Again, most of the OPEC countries just don't have this kind of
wherewithal. And so this is a major campaign. They've been trumpeting
publicly that they didn't want to raise their production capacity from
where it was a couple of years ago, 3 million barrels a day, they want
to bring that all the way up to 5 million bpd by 2027. They're at about
4 million barrels a day of capacity right now. But the reference
baseline for their quota within OPEC was, until really recently, based
on that old 3 million barrels a day capacity. So the UAE’s quota was
being imposed on it from this unrealistically low base. And the base
never got revised to include the expanded production capacity that ADNOC
had been adding. That meant the UAE was sacrificing more than a quarter
of its production, a lot more than anybody else in percentage terms
within OPEC. It had been restricted to 2.9 million barrels a day. So
about 1.1 million barrels a day of oil production capacity was sitting
idle offline. Now, as I mentioned, recently that baseline has been
creeping up. So now as the baseline is catching up to reality, I think
some of these grievances are starting to be addressed. They can now
produce 3.2 million bpd, which is a pretty significant concession when
everybody else is being asked to sacrifice. And that figure that we
mentioned in the paper $US50 to 70 billion of additional revenue comes
from looking at what might happen if ADNOC finished its investment
campaign and then cranks the taps all the way up to 5 million barrels a
day from the previous 2.9 million and at prevailing oil prices that's
what it works out to. It's a lot of cash they're leaving on the table by
remaining in OPEC. But then they still need a couple more years to get
to 5 million barrels a day.
Yes, a lot of cash and a lot of temptation there. What are some
of the other wins? Is there a degree of flexibility, for example, in
getting out of the cartel?
We definitely think there's more flexibility. Being outside OPEC
would give the UAE a lot more freedom of action not only in oil
production and exports but also other longer term benefits. But in the
short term they wouldn’t need to adhere to quotas anymore, they could
maximise their production, they could basically free ride on the rest of
OPEC and the sacrifices that OPEC makes, kind of like what US shale
does. This is not a nice thing to do to your fellow petro states but it
would be appreciated in some quarters. US motorists are one group that
would sure appreciate that, and Washington; any adherents to the
internal combustion engine, in trying to keep that technology alive
versus electric vehicles, I'm sure would appreciate it. More
importantly, it would increase the amount of rents flowing to the state.

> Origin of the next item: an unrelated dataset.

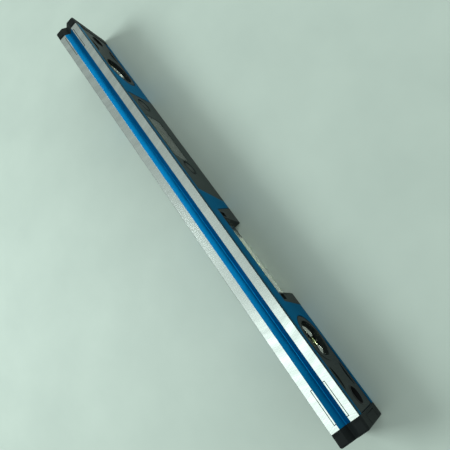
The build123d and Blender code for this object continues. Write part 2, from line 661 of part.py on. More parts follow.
def all_parts():
    parts = {"beam_extrusion": make_beam()}
    right_hand = {"end_cap": make_cap(), "magnet_keeper": make_keeper(), "magnets": make_magnets(),
                  "hang_hole_sleeve": make_sleeve(), "plumb_vial_block": make_plumb_block(),
                  "plumb_vial_plug": make_plumb_plug(), "plumb_bubble": make_plumb_bubble()}
    plate = make_window_plate()
    for end_name, end in ENDS.items():
        for name, shape in right_hand.items():
            parts[f"{name}_{end_name}"] = placed(shape, end)
        for side_name, side in SIDES.items():
            parts[f"window_plate_{end_name}_{side_name}"] = placed(plate, end, side)
    parts["level_vial_block"] = make_level_block()
    parts["level_vial_plug"] = make_level_plug()
    parts["level_bubble"] = make_level_bubble()
    parts["vial_holder_left"] = make_left_holder()
    parts["vial_holder_right"] = make_right_holder()
    parts["display_housing_front"] = make_front_housing()
    parts["display_housing_rear"] = make_rear_housing()
    parts["housing_screws"] = make_screws()
    parts["display_lens"] = make_lens()
    parts["lcd_panel"] = make_display()
    parts["light_guide"] = make_light_guide()
    parts["circuit_board"] = make_board()
    parts["board_chips"] = make_chips()
    parts["tilt_sensor"] = make_tilt_sensor()
    parts["buzzer"] = make_buzzer()
    for name, x in BUTTON_XS.items():
        parts[name] = make_button(x)
        parts[name.replace("button", "switch")] = make_switch(x)
    parts["battery_door"] = make_door()
    parts["battery_lower"] = cell(CELL_ZS[0], 1)
    parts["battery_upper"] = cell(CELL_ZS[1], -1)
    parts["battery_contacts"] = make_contacts()
    parts["battery_springs"] = make_springs()
    return parts


os.makedirs("parts", exist_ok=True)
for node, part in all_parts().items():
    export_step(part, f"parts/{node}.step")
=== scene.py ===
import math

import bpy
from mathutils import Matrix, Vector


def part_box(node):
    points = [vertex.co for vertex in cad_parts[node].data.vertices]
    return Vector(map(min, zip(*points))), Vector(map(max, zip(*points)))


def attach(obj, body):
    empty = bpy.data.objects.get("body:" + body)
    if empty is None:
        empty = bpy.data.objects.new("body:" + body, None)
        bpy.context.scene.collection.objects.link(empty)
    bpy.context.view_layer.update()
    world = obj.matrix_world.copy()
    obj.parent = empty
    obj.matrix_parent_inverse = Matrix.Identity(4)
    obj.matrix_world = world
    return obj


# A digital box-beam spirit level, lying with its milled working face up.
# X runs along the beam, Y across it (the display side is +Y), Z up, in metres.

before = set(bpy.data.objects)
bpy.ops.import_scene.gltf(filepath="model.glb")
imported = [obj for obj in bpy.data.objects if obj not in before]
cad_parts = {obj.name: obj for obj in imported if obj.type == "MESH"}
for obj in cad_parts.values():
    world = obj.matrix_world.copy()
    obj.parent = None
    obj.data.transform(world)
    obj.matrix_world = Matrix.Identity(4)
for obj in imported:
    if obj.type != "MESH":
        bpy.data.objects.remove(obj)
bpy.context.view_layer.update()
MM = 0.001

# ---- places read from the frame ----
FACE_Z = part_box("beam_extrusion")[1].z
ENDS = {"left": -1, "right": 1}
SIDES = {"front": 1, "rear": -1}
BUTTONS = ("power_button", "hold_button")


def middle(node):
    """The middle of a node's box."""
    low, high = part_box(node)
    return (low + high) / 2


# ---- modelling helpers ----
def start_clean():
    """Nothing selected, so that an operator acts on the new shape only."""
    bpy.ops.object.select_all(action="DESELECT")


def begin_edit(piece):
    start_clean()
    piece.select_set(True)
    bpy.context.view_layer.objects.active = piece
    bpy.ops.object.mode_set(mode="EDIT")


def end_edit():
    bpy.ops.object.mode_set(mode="OBJECT")


def pick(piece, kind, test):
    """Selects the faces, edges or points of a piece whose element passes test."""
    bpy.ops.mesh.select_mode(type=kind)
    bpy.ops.mesh.select_all(action="DESELECT")
    bpy.ops.object.mode_set(mode="OBJECT")
    mesh = piece.data
    group = {"FACE": mesh.polygons, "EDGE": mesh.edges, "VERT": mesh.vertices}[kind]
    for element in group:
        element.select = bool(test(element))
    bpy.ops.object.mode_set(mode="EDIT")


def settle(piece, name, body="root"):
    """Puts a finished piece's place into its mesh, names it, and gives it its body."""
    start_clean()
    piece.select_set(True)
    bpy.context.view_layer.objects.active = piece
    bpy.ops.object.transform_apply(location=True, rotation=True, scale=True)
    piece.name = name
    piece.data.name = name
    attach(piece, body)
    return piece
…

But longer term the UAE wants to basically produce more now to invest
in diversification of its economy, to protect itself from climate
action and the energy transition. So, it's basically shifting its
depletion horizon to fit a shorter time frame. They've got this big net
zero by 2050 plan, that's going to be expensive. I'm sure they're going
to flesh that out during the COP this fall in Dubai. And you've got a
very emissions intensive economy in the UAE. So it's going to be a
really heavy lift. They also want to minimise their stranded resources.
Oil is valuable now, is it always going to be that way? Nobody knows. So
yes I think leaving gives them more freedom of diplomatic manoeuvre,
freedom of manoeuvre around climate action, the energy transition, the
greater ability to push through some of these reforms, some improved
ties with Washington, or at least some parts of Washington. Because the
cartel and Saudi Arabia and Russia, in some ways, seem to be aiming to
help the Republican Party at election time.
You've taken us through the upsides for leaving. What's the downside?
The UAE has been complaining about their lack of influence within
OPEC, it's not going to increase if they leave the cartel. They're going
to lose influence, lose it all if they leave. And they could be
punished for it. We could see a price war. That's usually the typical
discipline tactic within OPEC but that probably wouldn't be so effective
for the UAE. It has a wealthy, diversified economy and could survive a
price war better than anybody. But they could see other types of
retaliation, like we saw with Qatar with the blockade, maybe some closed
borders or some trade issues or lack of airspace for their airlines,
which are a big part of the economy; maybe visa requirements for travel
with neighbouring states. I think the big thing it could really damage
is relations with Saudi Arabia, a really important regional partner.
You've got MbS who's likely to be in power for decades and this could
really damage relations with him.
Okay Jim the big question. The Emiratis, do they go or do they stay?
I think we see the threat of leaving as at a minimum a
bargaining chip to a better quota. And that seems to have worked
already. They've gotten a pretty decent sized concession. But they've
got a lot more investment upstream. They've got big ambitions, they've
got this big diversification and the net zero goal they are trying to
push through. In order to bring all of that new oil on line and reach
those goals, I think OPEC is constraining the UAE. It's holding it back
and I think it may have to leave OPEC to get to where it wants to go.